Enfin, pour ce qui est des instruments de régulation eux-mêmes, il n'est qu'à se souvenir de la fin des quotas laitiers : les centimes perdus par les producteurs lors de la crise ont globalement représenté 250 millions d'euros, disparus inutilement dans des concurrences stériles, faute d'instrument de régulation entre l'offre et la demande !
Nous ne voulons pas d'une Europe des concurrences stériles ou déloyales. Nous devons imaginer de nouveaux instruments de régulation, au service des producteurs européens. Je partage le point de vue de notre collègue M. Éric Andrieu, député européen, qui a signé hier une tribune dans Mediapart avec sept collègues sociaux-démocrates, venant de différents pays : contre le libre-échangisme économique, il nous faut de nouveaux instruments de portée mondiale, une politique agricole européenne harmonieuse, une PAC plus citoyenne, plus équitable et une Europe responsable dans les négociations internationales.

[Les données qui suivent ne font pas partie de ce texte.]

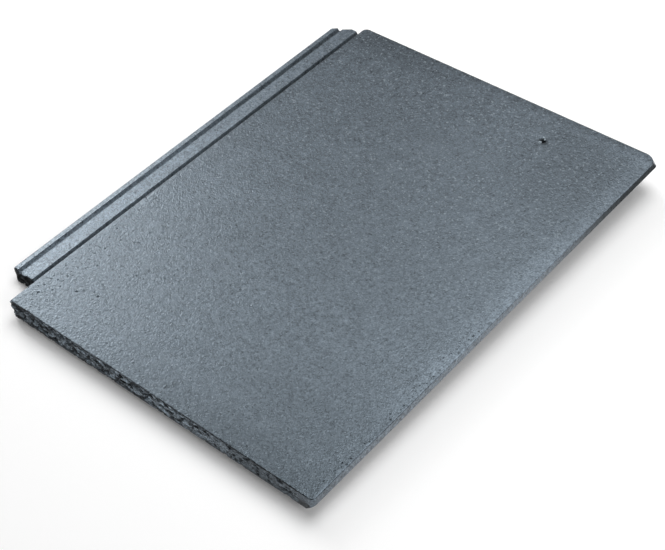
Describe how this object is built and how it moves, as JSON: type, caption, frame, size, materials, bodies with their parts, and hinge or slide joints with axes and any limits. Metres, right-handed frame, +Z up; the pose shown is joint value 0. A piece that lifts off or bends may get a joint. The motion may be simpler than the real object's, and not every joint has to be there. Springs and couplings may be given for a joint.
{
  "type": "concrete roof tile",
  "caption": "Flat interlocking roof tile with a thin leading edge, side underlock and overlock, hanging nibs and a nail hole.",
  "frame": {"origin": "centre of the bounding box, on the floor that the tile lies on", "axes": "+X across the tile towards its overlock edge, +Y from the cut tail up to the head, +Z up"},
  "size_m": [0.334, 0.4204, 0.03],
  "materials": {
    "concrete": "satin"
  },
  "bodies": {
    "root": {"roof_tile": "concrete"}
  },
  "joints": []
}
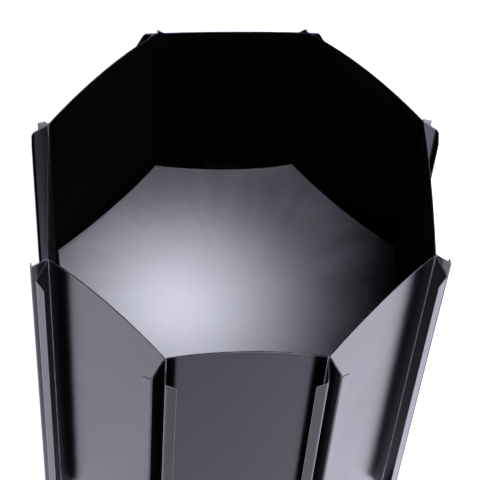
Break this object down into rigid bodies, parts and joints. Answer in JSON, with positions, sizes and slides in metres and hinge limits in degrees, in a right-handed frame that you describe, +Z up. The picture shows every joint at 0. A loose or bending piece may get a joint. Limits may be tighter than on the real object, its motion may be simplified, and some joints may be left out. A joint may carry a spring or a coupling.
{
  "type": "snoot",
  "caption": "Octagonal light snoot with hinged folded-sheet leaves on a round mounting plate and a stretched diffuser cloth inside.",
  "frame": {"origin": "centre of the mounting plate's underside, on the axis of the tube", "axes": "+Z up the tube towards the mouth, -Y out of the front leaf, +X to the right of the front leaf seen from outside"},
  "size_m": [0.3308, 0.3308, 0.4995],
  "materials": {
    "leaf_sheet": "satin",
    "base_sheet": "satin",
    "hinge_steel": "satin",
    "pin_steel": "satin",
    "rivet_metal": "satin",
    "frame_metal": "matte",
    "diffuser_fabric": "matte",
    "webbing": "matte"
  },
  "bodies": {
    "base": {"base_collar": "base_sheet", "bracket_rivets": "rivet_metal", "corner_post_1": "frame_metal", "corner_post_2": "frame_metal", "corner_post_3": "frame_metal", "corner_post_4": "frame_metal", "corner_post_5": "frame_metal", "corner_post_6": "frame_metal", "corner_post_7": "frame_metal", "corner_post_8": "frame_metal", "diffuser_cloth": "diffuser_fabric", "diffuser_frame": "frame_metal", "flange_rivets": "rivet_metal", "hinge_bracket_back": "hinge_steel", "hinge_bracket_back_left": "hinge_steel", "hinge_bracket_back_right": "hinge_steel", "hinge_bracket_front": "hinge_steel", "hinge_bracket_front_left": "hinge_steel", "hinge_bracket_front_right": "hinge_steel", "hinge_bracket_left": "hinge_steel", "hinge_bracket_right": "hinge_steel", "hinge_pin_back": "pin_steel", "hinge_pin_back_left": "pin_steel", "hinge_pin_back_right": "pin_steel", "hinge_pin_front": "pin_steel", "hinge_pin_front_left": "pin_steel", "hinge_pin_front_right": "pin_steel", "hinge_pin_left": "pin_steel", "hinge_pin_right": "pin_steel", "mounting_plate": "base_sheet", "post_screws": "pin_steel", "pull_tab": "webbing"},
    "leaf_front": {"leaf_front": "leaf_sheet", "hinge_strap_front": "hinge_steel", "strap_rivets_front": "rivet_metal"},
    "leaf_front_right": {"leaf_front_right": "leaf_sheet", "hinge_strap_front_right": "hinge_steel", "strap_rivets_front_right": "rivet_metal"},
    "leaf_right": {"leaf_right": "leaf_sheet", "hinge_strap_right": "hinge_steel", "strap_rivets_right": "rivet_metal"},
    "leaf_back_right": {"leaf_back_right": "leaf_sheet", "hinge_strap_back_right": "hinge_steel", "strap_rivets_back_right": "rivet_metal"},
    "leaf_back": {"leaf_back": "leaf_sheet", "hinge_strap_back": "hinge_steel", "strap_rivets_back": "rivet_metal"},
    "leaf_back_left": {"leaf_back_left": "leaf_sheet", "hinge_strap_back_left": "hinge_steel", "strap_rivets_back_left": "rivet_metal"},
    "leaf_left": {"leaf_left": "leaf_sheet", "hinge_strap_left": "hinge_steel", "strap_rivets_left": "rivet_metal"},
    "leaf_front_left": {"leaf_front_left": "leaf_sheet", "hinge_strap_front_left": "hinge_steel", "strap_rivets_front_left": "rivet_metal"}
  },
  "joints": [
    {"name": "front_hinge", "type": "hinge", "parent": "base", "child": "leaf_front", "pos_m": [0, -0.1542, 0.038], "axis": [1, 0, 0], "range_deg": [0, 90]},
    {"name": "front_right_hinge", "type": "hinge", "parent": "base", "child": "leaf_front_right", "pos_m": [0.10904, -0.10904, 0.038], "axis": [0.7071, 0.7071, 0], "range_deg": [0, 90]},
    {"name": "right_hinge", "type": "hinge", "parent": "base", "child": "leaf_right", "pos_m": [0.1542, 0, 0.038], "axis": [0, 1, 0], "range_deg": [0, 90]},
    {"name": "back_right_hinge", "type": "hinge", "parent": "base", "child": "leaf_back_right", "pos_m": [0.10904, 0.10904, 0.038], "axis": [-0.7071, 0.7071, 0], "range_deg": [0, 90]},
    {"name": "back_hinge", "type": "hinge", "parent": "base", "child": "leaf_back", "pos_m": [0, 0.1542, 0.038], "axis": [-1, 0, 0], "range_deg": [0, 90]},
    {"name": "back_left_hinge", "type": "hinge", "parent": "base", "child": "leaf_back_left", "pos_m": [-0.10904, 0.10904, 0.038], "axis": [-0.7071, -0.7071, 0], "range_deg": [0, 90]},
    {"name": "left_hinge", "type": "hinge", "parent": "base", "child": "leaf_left", "pos_m": [-0.1542, 0, 0.038], "axis": [0, -1, 0], "range_deg": [0, 90]},
    {"name": "front_left_hinge", "type": "hinge", "parent": "base", "child": "leaf_front_left", "pos_m": [-0.10904, -0.10904, 0.038], "axis": [0.7071, -0.7071, 0], "range_deg": [0, 90]}
  ]
}
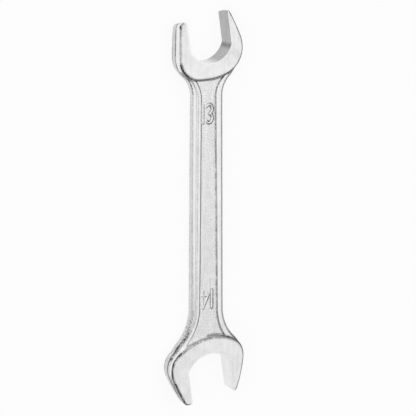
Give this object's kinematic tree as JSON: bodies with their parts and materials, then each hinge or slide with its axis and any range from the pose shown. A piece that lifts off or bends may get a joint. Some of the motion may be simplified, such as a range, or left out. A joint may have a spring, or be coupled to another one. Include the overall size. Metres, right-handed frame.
{
  "type": "open end wrench",
  "caption": "Flat forged open end wrench with a slanted U-shaped jaw at each end, a sunk panel along the shank and raised size numerals.",
  "frame": {"origin": "under the middle of the wrench's overall box, on the plane of the underside's ground head faces", "axes": "+Y along the wrench towards the 13 mm head, +X to the right of it seen from the numbered front, +Z out of the numbered front"},
  "size_m": [0.0254, 0.1208, 0.0057],
  "materials": {
    "head_13": "satin plated steel, ground face",
    "shank": "satin plated steel over forging skin",
    "head_14": "satin plated steel, ground face"
  },
  "bodies": {
    "root": {"head_13": "head_13", "shank": "shank", "head_14": "head_14"}
  },
  "joints": []
}
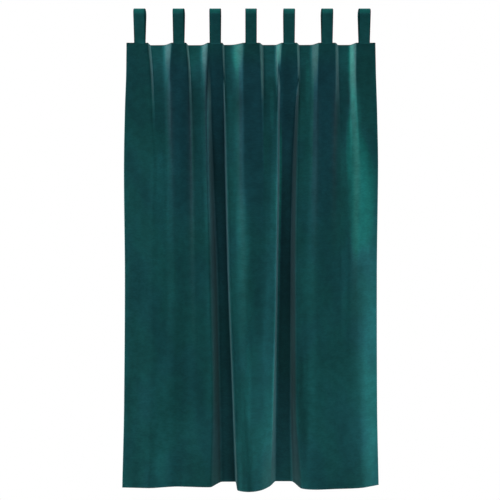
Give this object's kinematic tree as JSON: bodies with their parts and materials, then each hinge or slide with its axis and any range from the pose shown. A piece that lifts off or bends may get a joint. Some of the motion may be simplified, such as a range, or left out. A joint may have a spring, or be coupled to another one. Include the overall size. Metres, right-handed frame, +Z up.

Vous citiez le grand Edgar Pisani. Il nous rappelait que la planète a besoin de toutes les agricultures du monde pour se nourrir ; et pour nourrir le monde, nous aurons donc besoin de toutes nos régions.
Comme M. Antoine Herth, je suis favorable à la régionalisation et à des règles d'attribution nationales. Mais la régulation à l'échelle mondiale et les harmonisations fiscales et sociales doivent relever de l'Europe. La PAC doit rester une politique européenne majeure, une politique d'avenir.